Ce premier de mai 1823, j’ai été à Saint-Ouen, chez M. Ter- Naux [2] qui, tous les ans à pareil jour, montre à quiconque veut les voir les produits de sa manufacture, procède à la vente de ses chèvres de Cachemire, et enfin fait faire l’ouverture des silos.

Nous y sommes arrivés à onze heures et demie. M. Ternaux occupe la maison de M. Necker, celle dans laquelle il reçut tant d’hommages, où sa disgrâce était si à la mode en 1781. L’avenue en est très longue ; elle est plantée d’un double rang d’arbres, mais comme elle est fort large, il en a fait semer en froment toute l’étendue, excepté le passage des voitures. Tout le rez-de-chaussée de sa maison était ouvert. Dans la salle à manger était un immense buffet, qui, depuis six heures du matin jusqu’à quatre, s’est toujours renouvelé, et où tout le monde recevait, pour prix de l’hospitalité qui lui était offerte, mille remerciements de l’avoir acceptée. J’ai vu un homme fort mal mis, couvert de sueur et de poussière, et qui sans doute voyageait à pied, entrer dans le vestibule d’un air humble et demander à un domestique s’il serait permis de demander un verre d’eau ; on l’a fait entrer dans la salle à manger, il y a été traité comme tous les autres, et il a mis dans sa poche, en s’en allant, deux pains et de la polenta pour faire neuf soupes, nouvelle invention de M. Ternaux, exposée dans un autre salon et qui donne aux pauvres une bonne soupe grasse pour un liard.
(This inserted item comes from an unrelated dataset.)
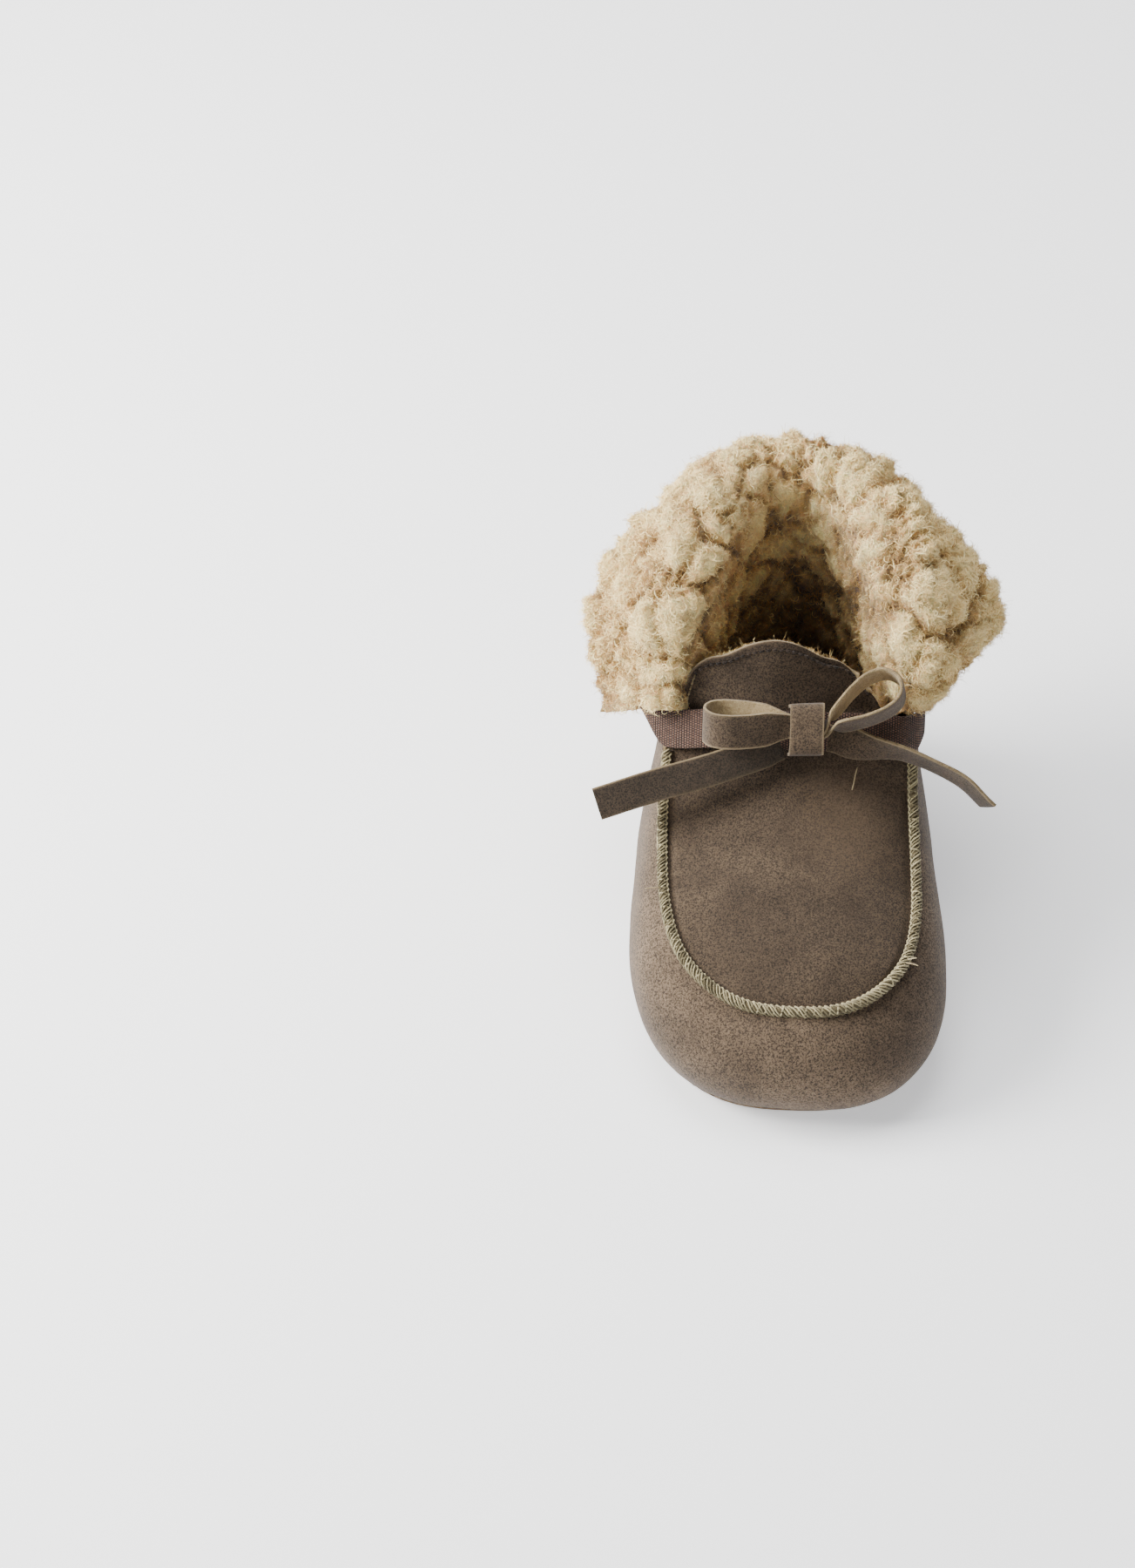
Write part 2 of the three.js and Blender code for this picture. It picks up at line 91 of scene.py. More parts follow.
SOLE_LENGTH = 116
BALL_HALF_WIDTH = 34.6
HEEL_HALF_WIDTH = 23.5
TOE_POWER = 0.74
HEEL_POWER = 0.85
TOE_SWING = 2.2
OUTSOLE = 2
FOAM = 3
INSOLE = 4
GAP = 0.35
LEATHER = 1.3
LINING_GAP = 0.65
FOAM_BOTTOM = OUTSOLE + GAP
INSOLE_BOTTOM = FOAM_BOTTOM + FOAM + GAP
INSOLE_TOP = INSOLE_BOTTOM + INSOLE

# --- number helpers


def point(x, y, z):
    return np.stack(np.broadcast_arrays(*[np.asarray(value, float) for value in (x, y, z)]), -1)


def unit(vectors):
    return vectors / np.maximum(np.linalg.norm(vectors, axis=-1, keepdims=True), 1e-9)


def ease(value, low, high):
    share = np.clip((np.asarray(value, float) - low) / (high - low), 0, 1)
    return share * share * (3 - 2 * share)


def lerp(a, b, share):
    return a + (b - a) * share


def keyed(places, values):
    """A smooth curve through values at places, held level beyond its ends."""
    t, f = np.array(places, float), np.array(values, float)
    t = np.concatenate([[2 * t[0] - t[1]], t, [2 * t[-1] - t[-2]]])
    f = np.concatenate([[f[1]], f, [f[-1]]])

    def at(x):
        x = np.clip(np.asarray(x, float), t[1], t[-2])
        i = np.clip(np.searchsorted(t, x, side="right") - 1, 1, len(t) - 3)
        span = t[i + 1] - t[i]
        w0, w1 = span / 2 / (t[i] - t[i - 1]), span / 2 / (t[i + 2] - t[i + 1])
        p = (x - t[i]) / span
        return (
            f[i - 1] * (-w0 * p**3 + 2 * w0 * p**2 - w0 * p)
            + f[i] * ((1 + w0) * p**3 - (1.5 + 2 * w0) * p**2 + (w0 - 0.5) * p + 1)
            + f[i + 1] * ((-1 - w1) * p**3 + (1.5 + w1) * p**2 + 0.5 * p)
            + f[i + 2] * (w1 * p**3 - w1 * p**2)
        )

    return at


def catmull(points):
    """A centripetal Catmull-Rom curve through points, as a function of the share along it."""
    p = np.array(points, float)
    p = np.concatenate([[2 * p[0] - p[1]], p, [2 * p[-1] - p[-2]]])
    chord = lambda m, n: np.sqrt(np.linalg.norm(n - m, axis=-1, keepdims=True))

    def at(share):
        x = np.clip(np.asarray(share, float), 0, 1) * (len(p) - 3)
        i = np.minimum(np.floor(x).astype(int), len(p) - 4)
        w = (x - i)[..., None]
        a, b, c, d = p[i], p[i + 1], p[i + 2], p[i + 3]
        d0, d1, d2 = chord(a, b), chord(b, c), chord(c, d)
        m1 = ((b - a) / d0 - (c - a) / (d0 + d1) + (c - b) / d1) * d1
        m2 = ((c - b) / d1 - (d - b) / (d1 + d2) + (d - c) / d2) * d1
        return b + m1 * w + (3 * (c - b) - 2 * m1 - m2) * w**2 + (2 * (b - c) + m1 + m2) * w**3

    return at


def scatter(cell, seed):
    """A number from 0 to 1 for each whole-number cell, always the same one."""
    mixed = np.sin(cell @ np.array([12.9898, 78.233, 37.719]) + seed * 19.19) * 43758.5453
    return mixed - np.floor(mixed)


def ripples(points, size, seed):
    """Smooth noise from -1 to 1 with features of that size."""
    scaled = points / size + seed * 7.31
    base = np.floor(scaled)
    w = scaled - base
    w = w * w * (3 - 2 * w)
    total = 0
    for corner in itertools.product((0, 1), repeat=3):
        share = np.prod(np.where(corner, w, 1 - w), axis=-1)
        total = total + share * scatter(base + corner, seed)
    return total * 2 - 1


def cells(points, size, seed):
    """Distances to the nearest and to the next of many scattered centres, in units of size, and a number
    from 0 to 1 that belongs to the nearest centre."""
    scaled = points / size + seed * 3.17
    base = np.floor(scaled)
    near = np.full(points.shape[:-1], 9.0)
    following = near.copy()
    tag = np.zeros_like(near)
    for shift in itertools.product((-1, 0, 1), repeat=3):
        cell = base + shift
        centre = cell + np.stack([scatter(cell, seed + k) for k in (0.1, 0.2, 0.3)], -1)
        away = np.linalg.norm(scaled - centre, axis=-1)
        closer = away < near
        following = np.where(closer, near, np.minimum(following, away))
        tag = np.where(closer, scatter(cell, seed + 0.4), tag)
        near = np.minimum(near, away)
    return near, following, tag


def grid(us, vs):
    return np.meshgrid(np.asarray(us, float), np.asarray(vs, float), indexing="ij")


def normal_of(surface, u, v):
    step = 1e-3
    along_u = surface(u + step, v) - surface(u - step, v)
    along_v = surface(u, v + step) - surface(u, v - step)
    return unit(np.cross(along_u, along_v))


def skin_normals(skin, loop=False):
    """Unit normals of a grid of points, on the side of its first direction crossed with its second."""
    if loop:
        along_u = np.roll(skin, -1, axis=0) - np.roll(skin, 1, axis=0)
    else:
        along_u = np.gradient(skin, axis=0)
    return unit(np.cross(along_u, np.gradient(skin, axis=1)))


# --- surfaces of the bootie


def from_toe(angle):
    turned = np.abs(angle) % 360
    return np.where(turned > 180, 360 - turned, turned)


def swing(y):
    return TOE_SWING * ease(-y, 0, SOLE_LENGTH / 2)


def outline(angle, grow_x, grow_y, z):
    """The sole's outline grown outwards: angle 0 is the toe, 90 the +X side, 180 the heel."""
    c, s = np.cos(np.radians(angle)), np.sin(np.radians(angle))
    power = np.where(c > 0, TOE_POWER, HEEL_POWER)
    half = lerp(HEEL_HALF_WIDTH, BALL_HALF_WIDTH, ease((1 + c) / 2, 0, 1)) + grow_x
    y = -(SOLE_LENGTH / 2 + grow_y) * np.sign(c) * np.abs(c) ** power
    return point(half * np.sign(s) * np.abs(s) ** power + swing(y), y, z)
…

On a vendu les chèvres ; les silos ont été ouverts ; on a trouvé le blé qui, depuis trois ans, y était renfermé en très bon état. M. Ternaux nous a conduits lui-même à la manufacture de schalls de cachemire ; il a expliqué les machines avec beaucoup de simplicité ; tous ses ouvriers, hommes, femmes et enfants, ont l’air de l’adorer. Dans un autre salon de sa maison était l’exposition des produits de cette manufacture : de beaux schalls, des robes,

  1. Liste de proscription dressée par le Gouvernement de Napoléon au moment des Cent-Jours.
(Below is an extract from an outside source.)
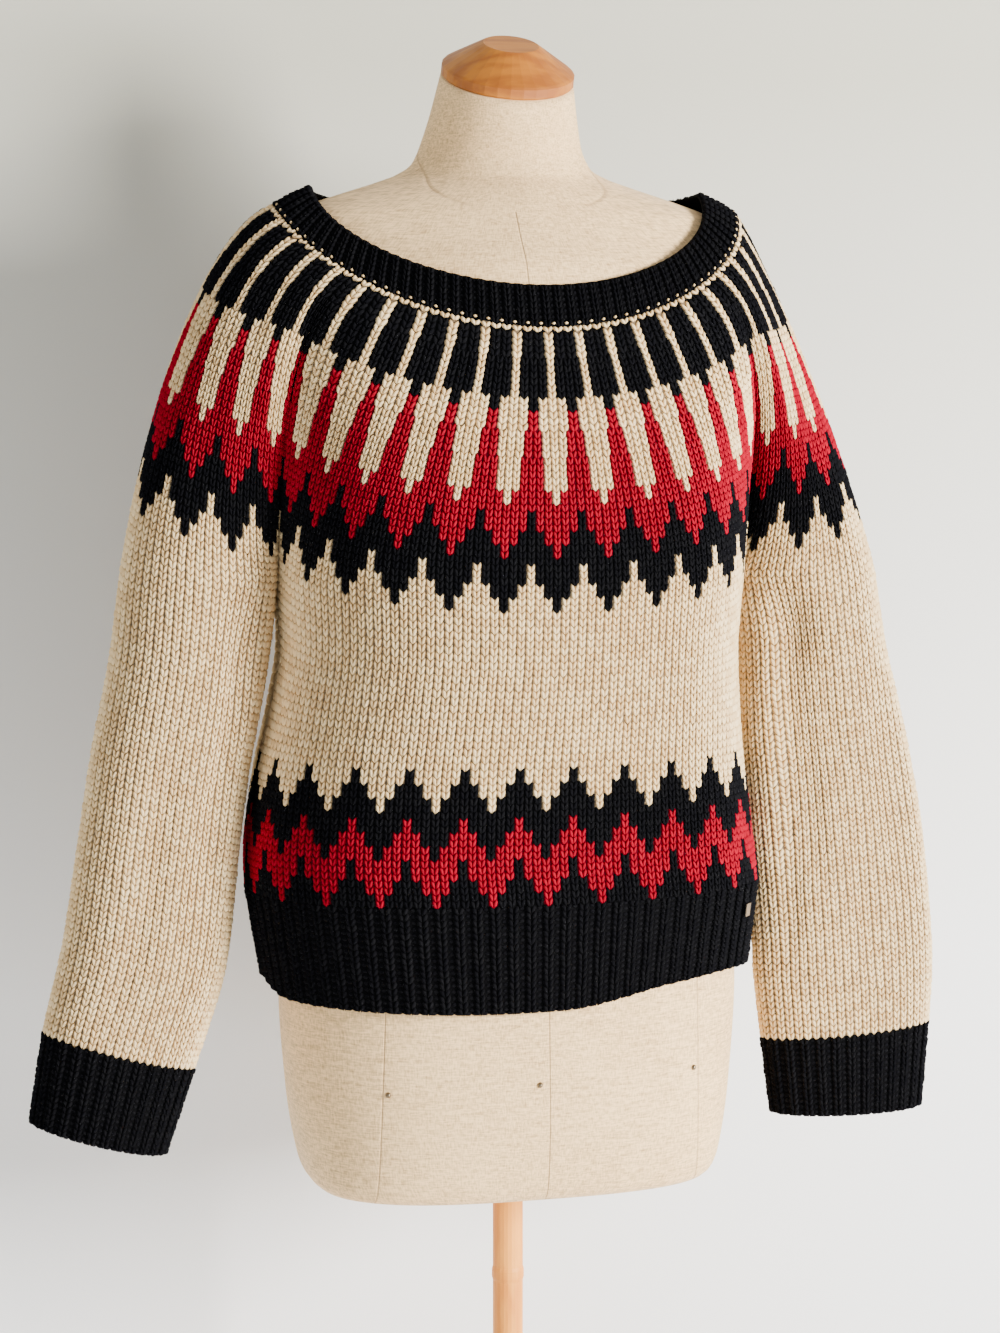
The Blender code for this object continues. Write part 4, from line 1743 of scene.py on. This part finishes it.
    def neckband(self) -> Rib:
        """Band round the neck, from the yoke's seam up and inwards over the form.

        Returns:
            The rib, not built yet.
        """
        neck = self.yoke.neck
        turn = np.linspace(0, neck.repeats, neck.repeats * self.neck_points + 1)
        seam = neck.points(turn)
        slope = neck.slopes(seam)
        rows = round(self.neckband_height / self.rib_row)
        low = seam - slope * (self.yoke.gap / 2)
        high = seam - slope * self.neckband_height
        cloth = Cloth.straight(low, high, rows, True, self.neckband_bulge)
        flat = (self.neckband_girth, self.neckband_height)
        return Rib("neckband", cloth, self.neckband_ribs, rows, flat, "form_cover", dots=True)

    def build(self, knitter: Knitter) -> None:
        """Builds every piece of the garment.

        Args:
            knitter: What turns cells into pieces.
        """
        for facing in Facing:
            self.body_panel(facing).build(knitter)
            self.hem(facing).build(knitter)
        for side in Side:
            self.sleeve_panel(side).build(knitter)
            self.cuff(side).build(knitter)
        self.neckband().build(knitter)


# Dress form


@dataclass
class DressForm:
    """Linen-covered torso with a turned cap, a pole and a round base."""

    columns: int = 128
    lines: int = 150
    pole_size: float = 0.00002
    thread_radius: float = 0.13
    pin_radius: float = 0.0022
    pin_lines: int = 9
    pin_columns: int = 16
    pin_curve_points: int = 721
    pins_at: tuple[tuple[float, float], ...] = (
        (-0.1186, 0.7158),
        (-0.0061, 0.7217),
        (0.1236, 0.7224),
    )
    table: Table = Table(
        ("z", "half_width", "front", "back", "centre_y", "tilt", "squareness"),
        (
            (0.6250, 0.1490, 0.088, 0.086, 0.000, 0.0, 2.9),
            (0.6275, 0.1560, 0.096, 0.094, 0.000, 0.0, 2.9),
            (0.6340, 0.1622, 0.103, 0.101, 0.000, 0.0, 2.8),
            (0.6460, 0.1668, 0.108, 0.106, 0.000, 0.0, 2.7),
            (0.7000, 0.1765, 0.116, 0.113, 0.000, 0.0, 2.4),
            (0.7800, 0.1820, 0.118, 0.116, 0.000, 0.0, 2.3),
            (0.8600, 0.1700, 0.110, 0.108, 0.000, 0.0, 2.3),
            (0.9300, 0.1500, 0.100, 0.094, 0.000, 0.0, 2.3),
            (0.9850, 0.1400, 0.096, 0.088, 0.000, 0.0, 2.3),
            (1.0500, 0.1460, 0.104, 0.090, 0.000, 0.0, 2.3),
            (1.1200, 0.1560, 0.121, 0.094, 0.000, 0.0, 2.3),
            (1.1900, 0.1620, 0.126, 0.096, 0.000, 0.0, 2.3),
            (1.2500, 0.1700, 0.117, 0.097, 0.000, 0.0, 2.2),
            (1.3000, 0.1780, 0.104, 0.094, 0.000, 0.0, 2.0),
            (1.3350, 0.1830, 0.0938, 0.088, 0.000, 0.0, 1.75),
            (1.3600, 0.1810, 0.078, 0.0815, 0.002, 0.0, 1.60),
            (1.3770, 0.1716, 0.070, 0.0773, 0.005, 0.0, 1.50),
            (1.3900, 0.1400, 0.066, 0.0710, 0.009, 1.0, 1.42),
            (1.4000, 0.1090, 0.064, 0.069, 0.013, 3.0, 1.45),
            (1.4080, 0.0860, 0.063, 0.066, 0.017, 6.0, 1.60),
            (1.4160, 0.0715, 0.062, 0.064, 0.020, 9.0, 1.85),
            (1.4290, 0.0640, 0.060, 0.062, 0.020, 13.0, 2.0),
            (1.4480, 0.0585, 0.057, 0.058, 0.014, 18.0, 2.0),
            (1.4820, 0.0515, 0.0515, 0.0515, 0.003, 24.0, 2.0),
        ),
    )

    def rings(self, heights: Array, angle: Array) -> Array:
        """Points of the torso: squared ellipses, tilted forward towards the neck.

        Args:
            heights: Heights of the rings.
            angle: Angles round them from the front, by the wearer's left.

        Returns:
            Points as heights, angles, axes.
        """
        ring = {key: value[:, None] for key, value in self.table.at(heights).items()}
        cosine = np.cos(angle)[None]
        power = 2 / ring["squareness"]
        x = ring["half_width"] * signed_power(np.sin(angle)[None], power)
        depth = np.where(cosine > 0, ring["front"], ring["back"])
        y = -signed_power(cosine, power) * depth
        tilt = np.radians(ring["tilt"])
        height = heights[:, None] + y * np.sin(tilt)
        return np.stack([x, ring["centre_y"] + y * np.cos(tilt), height], axis=2)

    def cover(self) -> bpy.types.Object:
        """Linen torso, closed at both ends, with a map of its own in metres.

        Returns:
            The object.
        """
        rows = np.array([row[0] for row in self.table.rows])
        fine = np.linspace(rows[0], rows[-1], self.lines)
        heights = np.unique(np.concatenate([rows, fine]).round(5))
        angle = np.linspace(0, 2 * math.pi, self.columns, endpoint=False)
        grid = self.rings(heights, angle)
        ends = [grid[:1].mean(axis=1, keepdims=True), grid[-1:].mean(axis=1, keepdims=True)]
        shut = [np.repeat(end, self.columns, axis=1) for end in ends]
        grid = np.concatenate([shut[0], grid, shut[1]])
        lines = len(grid)
        quads = grid_quads(lines, self.columns, True)
        linen = Linen().build()
        obj = new_object("form_cover", grid.reshape(-1, 3), quads, [linen], np.array(0))
        self.weld(obj)
        self.map_threads(obj)
        return obj

    def weld(self, obj: bpy.types.Object) -> None:
        """Merges the points at each pole of the cover into one.

        Args:
            obj: The cover.
        """
        weld = obj.modifiers.new("Poles", "WELD")
        weld.merge_threshold = self.pole_size
        depsgraph = bpy.context.evaluated_depsgraph_get()
        mesh = bpy.data.meshes.new_from_object(obj.evaluated_get(depsgraph))
        obj.modifiers.clear()
        obj.data = mesh

    def map_threads(self, obj: bpy.types.Object) -> None:
        """Map whose first axis is the way round and whose second is the height, in metres.

        Args:
            obj: The cover.
        """
        mesh = obj.data
        layer = mesh.uv_layers.new(name="threads")
        place = np.empty(len(mesh.vertices) * 3, np.float32)
        mesh.vertices.foreach_get("co", place)
        place = place.reshape(-1, 3)
        corner = np.empty(len(mesh.loops), np.int32)
        mesh.loops.foreach_get("vertex_index", corner)
        around = np.arctan2(place[:, 0], -place[:, 1]) * self.thread_radius
        uv = np.stack([around, place[:, 2]], axis=1)[corner]
        layer.uv.foreach_set("vector", uv.astype(np.float32).ravel())

    def pins(self) -> bpy.types.Object:
        """Three round brass pin heads on the front, half sunk in the linen.

        Returns:
            The object.
        """
        turns = np.linspace(0, 2 * math.pi, self.pin_columns, endpoint=False)
        turn, tilt = np.meshgrid(turns, np.linspace(math.pi, 0, self.pin_lines))
        axes = [np.sin(tilt) * np.cos(turn), np.sin(tilt) * np.sin(turn), np.cos(tilt)]
        ball = np.stack(axes, axis=2).reshape(-1, 3) * self.pin_radius
        faces = grid_quads(self.pin_lines, self.pin_columns, True)
        angle = np.linspace(-math.pi / 2, math.pi / 2, self.pin_curve_points)
        points = []
        quads = []
        for i, (x, z) in enumerate(self.pins_at):
            ring = self.rings(np.array([z]), angle)[0]
            y = float(np.interp(x, ring[:, 0], ring[:, 1]))
            points.append(np.array([x, y, z]) + ball)
            quads.append(faces + len(ball) * i)
        brass = Metal("brass_pin", (0.22, 0.17, 0.11), 0.2).build()
        return new_object(
            "form_pins", np.concatenate(points), np.concatenate(quads), [brass], np.array(0)
        )

    def build(self) -> None:
        """Builds the cover and pins, and dresses the turned wood that the solids give."""
        cover = self.cover()
        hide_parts("form_body")
        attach(cover, "root")
        pins = self.pins()
        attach(pins, "root")
        honey = Wood("honey_varnish", (0.46, 0.150, 0.001), (0.28, 0.072, 0.0), 0.06, (1, 5, 5))
        pale = Wood("pale_varnish", (0.92, 0.37, 0.045), (0.74, 0.245, 0.018), 0.04, (6, 6, 1))
        board = replace(pale, name="board_varnish", stretch=(0.8, 7, 7))
        self.dress("form_neck_cap", honey.build())
        self.dress("form_pole", pale.build())
        self.dress("form_base", board.build())
        self.dress("hem_tag", Metal("tag_metal", (0.36, 0.31, 0.25)).build())

    def dress(self, node: str, material: bpy.types.Material) -> None:
        """Gives a solid that stays in view its finish."""
        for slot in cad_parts[node].material_slots:
            slot.material = material


# Studio


@dataclass(frozen=True)
class Lamp:
    """Square soft lamp that looks at the sweater."""

    name: str
    place: Triple
    size: float
    power: float
    tint: Colour
    aim: Triple = (0.0, 0.0, 1.05)

    def build(self) -> None:
        """Puts the lamp at its place and turns it to what it lights."""
        data = bpy.data.lights.new(self.name, "AREA")
        data.shape = "SQUARE"
        data.size = self.size
        data.energy = self.power
        data.color = self.tint
        obj = bpy.data.objects.new(self.name, data)
        obj.location = self.place
        look = Vector(self.aim) - obj.location
        obj.rotation_euler = look.to_track_quat("-Z", "Y").to_euler()
        bpy.context.scene.collection.objects.link(obj)


@dataclass
class Studio:
    """Pale floor that bends up into a wall, soft lights, and the camera."""

    azimuth: float = math.radians(-15.0)
    distance: float = 2.30
    height: float = 1.236
    pitch: float = math.radians(5.16)
    aside: float = math.atan(8 / 2949)
    lens: float = 79.6
    sensor: float = 36.0
    half_width: float = 6.0
    reach: float = 8.0
    wall_y: float = 0.28
    bend: float = 0.06
    bend_points: int = 24
    sheet_columns: int = 9
    lamps: tuple[Lamp, ...] = (
        Lamp("window", (2.1, -2.2, 1.4), 1.1, 300.0, (1.0, 0.97, 0.93)),
        Lamp("fill", (-2.8, -2.0, 1.6), 2.4, 30.0, (0.95, 0.97, 1.0)),
    )
    sky: Colour = (0.90, 0.92, 0.95)
    sky_strength: float = 0.58

    def camera(self) -> None:
        """Camera at the photograph's place and angle."""
        data = bpy.data.cameras.new("camera")
        data.lens = self.lens
        data.sensor_width = self.sensor
        obj = bpy.data.objects.new("camera", data)
        obj.location = (
            math.sin(self.azimuth) * self.distance,
            -math.cos(self.azimuth) * self.distance,
            self.height,
        )
        obj.rotation_euler = (math.pi / 2 - self.pitch, 0.0, self.azimuth + self.aside)
        bpy.context.scene.collection.objects.link(obj)
        bpy.context.scene.camera = obj

    def swept(self, name: str, y: Array, z: Array, material: bpy.types.Material) -> None:
        """Stage sheet: a profile swept from side to side.

        Args:
            name: Name of the sheet.
            y: Depths along the profile.
            z: Heights along the profile.
            material: Its finish.
        """
        x = np.linspace(-self.half_width, self.half_width, self.sheet_columns)
        shape = (len(y), len(x))
        axes = (x, y[:, None], z[:, None])
        grid = np.stack([np.broadcast_to(axis, shape) for axis in axes], axis=2)
        quads = grid_quads(*shape)
        new_object(name, grid.reshape(-1, 3), quads, [material], np.array(0))

    def backdrop(self) -> None:
        """Floor that bends up into the wall by a quarter circle, and goes on behind it."""
        quarter = np.linspace(0, math.pi / 2, self.bend_points)
        bend_y = self.wall_y - self.bend + self.bend * np.sin(quarter)
        bend_z = self.bend - self.bend * np.cos(quarter)
        material = Plaster().build()
        y = np.concatenate([[-self.reach], bend_y, [self.wall_y]])
        z = np.concatenate([[0.0], bend_z, [self.reach]])
        self.swept("backdrop", y, z, material)
        self.swept("floor_behind", np.array([bend_y[0], self.reach]), np.zeros(2), material)

    def light(self) -> None:
        """Lamps, and an even light from all round."""
        for lamp in self.lamps:
            lamp.build()
        world = bpy.data.worlds.new("studio")
        world.use_nodes = True
        background = world.node_tree.nodes["Background"]
        background.inputs["Color"].default_value = (*self.sky, 1.0)
        background.inputs["Strength"].default_value = self.sky_strength
        bpy.context.scene.world = world

    def build(self) -> None:
        """Builds the stage, the lights and the camera."""
        self.backdrop()
        self.light()
        self.camera()
        LOG.info("studio: %d lamps and a camera", len(self.lamps))


def main() -> None:
    """Builds the form, the sweater and the studio."""
    logging.basicConfig(level=logging.INFO, format="%(name)s: %(message)s")
    DressForm().build()
    Sweater().build(Knitter(YarnRange()))
    Studio().build()
    LOG.info("sizes written")


if __name__ == "__main__":
    main()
  2. M. Ternaux, fait baron par Louis XVIII en 1819, était un industriel et un philanthrope ; il avait établi d’importantes manufactures de tissage des laines à Sedan et Louviers, introduit en France les chèvres du Thibet et la fabrication de châles de cachemire dits « ternaux ». Il fut député de Paris en 1818 et 1827 et mourut en 1833.